The Need for Truly Global Standards Processes

Global standards that are developed by technology companies with products and services in the relevant technology arenas, together with government/regulatory or public participation, can be pro competitive and innovation enhancing. Such global standards hold the promise that interoperable and compatible technologies across continents can be realized.

While these benefits are alluring, they can turn elusive and indeed detrimental to global competition and free trade very quickly unless some pitfalls are recognized and astutely avoided.

Governments are often not sufficiently knowledgeable about the technologies that may be at issue in the development of a standard. Consequently, they tend to rely on private technology companies to provide them with advice and guidance. Typically, these companies are domestic companies working behind the scenes. These companies have a strong interest in positioning themselves favorably by tilting the agenda and the SSO’s rules to their advantage by ensuring that their own technologies are definitely part of any standard that emerges. This problem is most likely in countries where there are one or two dominant domestic technology companies without a vigorous, domestic, competitive marketplace where one company can serve as an effective check on another company.

Such tactics do benefit the domestic companies that are favored and their shareholders. But it does little for the public in these countries because some of the technologies that end up in the standard and the ultimate product implementations themselves are not designed for a global market. Therefore, the public in these countries are deprived of the benefits of vigorous price competition across global markets and the concomitant benefits that accrue—such as cheaper products and services.

How can we avoid these negative outcomes?

Governments need to be vigilant and ensure that the standards process is truly global and international.
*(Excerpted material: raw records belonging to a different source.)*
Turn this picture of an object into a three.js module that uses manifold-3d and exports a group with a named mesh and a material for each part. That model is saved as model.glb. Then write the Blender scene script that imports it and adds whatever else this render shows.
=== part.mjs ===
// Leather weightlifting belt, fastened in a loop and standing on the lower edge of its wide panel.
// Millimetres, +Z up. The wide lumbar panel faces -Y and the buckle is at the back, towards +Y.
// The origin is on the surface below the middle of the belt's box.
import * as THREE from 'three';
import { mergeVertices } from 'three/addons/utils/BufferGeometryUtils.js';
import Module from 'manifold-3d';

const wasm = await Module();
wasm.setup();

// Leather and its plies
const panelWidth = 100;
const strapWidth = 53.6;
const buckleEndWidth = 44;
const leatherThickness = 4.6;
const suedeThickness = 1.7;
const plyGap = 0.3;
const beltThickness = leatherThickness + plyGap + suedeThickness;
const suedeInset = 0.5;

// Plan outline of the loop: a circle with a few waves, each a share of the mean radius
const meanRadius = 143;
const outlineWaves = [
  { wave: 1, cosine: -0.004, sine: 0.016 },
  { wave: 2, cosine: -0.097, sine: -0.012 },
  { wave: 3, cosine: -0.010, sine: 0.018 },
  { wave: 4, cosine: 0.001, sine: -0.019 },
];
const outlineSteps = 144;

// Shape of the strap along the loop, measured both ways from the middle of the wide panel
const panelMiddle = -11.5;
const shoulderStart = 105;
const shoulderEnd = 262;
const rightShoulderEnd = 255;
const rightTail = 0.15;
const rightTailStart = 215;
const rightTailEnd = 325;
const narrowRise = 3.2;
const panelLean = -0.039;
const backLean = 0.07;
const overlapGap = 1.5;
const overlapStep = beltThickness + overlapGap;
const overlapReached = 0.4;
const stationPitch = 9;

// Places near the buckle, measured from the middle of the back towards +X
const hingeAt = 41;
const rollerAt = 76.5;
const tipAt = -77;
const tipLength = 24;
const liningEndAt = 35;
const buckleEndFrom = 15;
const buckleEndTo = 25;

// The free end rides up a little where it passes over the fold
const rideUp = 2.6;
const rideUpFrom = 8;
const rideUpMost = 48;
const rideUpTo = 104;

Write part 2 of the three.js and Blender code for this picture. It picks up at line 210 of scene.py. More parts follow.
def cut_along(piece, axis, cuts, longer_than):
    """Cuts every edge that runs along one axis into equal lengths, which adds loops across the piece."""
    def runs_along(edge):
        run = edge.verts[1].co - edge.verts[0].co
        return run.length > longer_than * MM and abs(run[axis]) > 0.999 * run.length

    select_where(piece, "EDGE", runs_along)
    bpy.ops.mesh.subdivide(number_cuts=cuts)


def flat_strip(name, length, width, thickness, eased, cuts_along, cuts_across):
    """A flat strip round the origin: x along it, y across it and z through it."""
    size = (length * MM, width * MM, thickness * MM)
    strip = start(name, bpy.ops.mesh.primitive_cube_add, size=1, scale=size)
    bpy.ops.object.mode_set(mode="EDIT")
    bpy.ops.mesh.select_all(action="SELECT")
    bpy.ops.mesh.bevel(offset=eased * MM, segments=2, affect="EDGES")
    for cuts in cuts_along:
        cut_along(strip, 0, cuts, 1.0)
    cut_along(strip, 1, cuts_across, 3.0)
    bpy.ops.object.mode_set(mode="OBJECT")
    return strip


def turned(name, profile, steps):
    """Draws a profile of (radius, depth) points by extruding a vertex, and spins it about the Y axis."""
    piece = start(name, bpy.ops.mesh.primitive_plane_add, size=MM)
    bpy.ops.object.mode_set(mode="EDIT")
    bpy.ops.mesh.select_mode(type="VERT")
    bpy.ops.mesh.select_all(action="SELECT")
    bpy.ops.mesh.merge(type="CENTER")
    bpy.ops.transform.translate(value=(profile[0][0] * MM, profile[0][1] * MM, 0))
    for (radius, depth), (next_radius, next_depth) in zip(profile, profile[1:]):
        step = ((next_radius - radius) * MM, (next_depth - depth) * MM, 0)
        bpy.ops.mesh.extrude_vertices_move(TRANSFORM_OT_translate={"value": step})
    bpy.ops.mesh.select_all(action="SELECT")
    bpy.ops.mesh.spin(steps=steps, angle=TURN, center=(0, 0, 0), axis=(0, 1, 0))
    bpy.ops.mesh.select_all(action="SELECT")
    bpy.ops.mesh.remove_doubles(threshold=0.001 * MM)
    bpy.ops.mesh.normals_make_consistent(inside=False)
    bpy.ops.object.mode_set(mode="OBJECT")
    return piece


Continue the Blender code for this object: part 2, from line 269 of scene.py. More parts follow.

They need to develop baseline rules and operational guidelines in any SSO that they create which ensure that there is an even playing field for all private sector participants, both domestic and foreign. These rules must include strong technology and intellectual property disclosure rules and default penalties for non-disclosure or non-compliance that are even-handedly enforced.

Governments must openly and publicly clarify that they embrace a policy against permitting the standards-setting process to be subverted into a protectionist mechanism for legally promoting domestic companies and facilitating domestic favoritism that may otherwise run afoul of other international trade obligations.

In the long run, domestic companies that are favored by a tilted standards setting process will not be competitive in a world with 7 billion people. Preparing goods and services only
for a domestic market cannot grow economies nearly as well as manufacturing goods for the global marketplace. This is one of the enduring lessons of the latter half of the 20th century. Consider, for example, the GDPs of South Korea and India in the early 1960s. During that period their GDPs were comparable, but South Korea pursued an approach that involved manufacturing products for the global market and as a result South Korea grew far more rapidly than India, until India finally started opening up in the early 1990s.

Eventually, if the standards-setting process is sufficiently politicized and national governments get involved, we may even see national and international challenges in the World Trade Organization (WTO) employing its Dispute Settlement Mechanism (DSM) perhaps on the grounds that standards development is generating the same economic outcomes and negative consequences as illegal tariffs on foreign products. Such an eventuality would be most unfortunate. It is imperative that standards setting not become a forum for global politics.

Standards setting ought to be left in the hands of companies developing relevant technologies with limited public sector or regulatory involvement to ensure that these companies are competing on an even playing field and minimizing any strategic anti-competitive conduct by both domestic and foreign companies.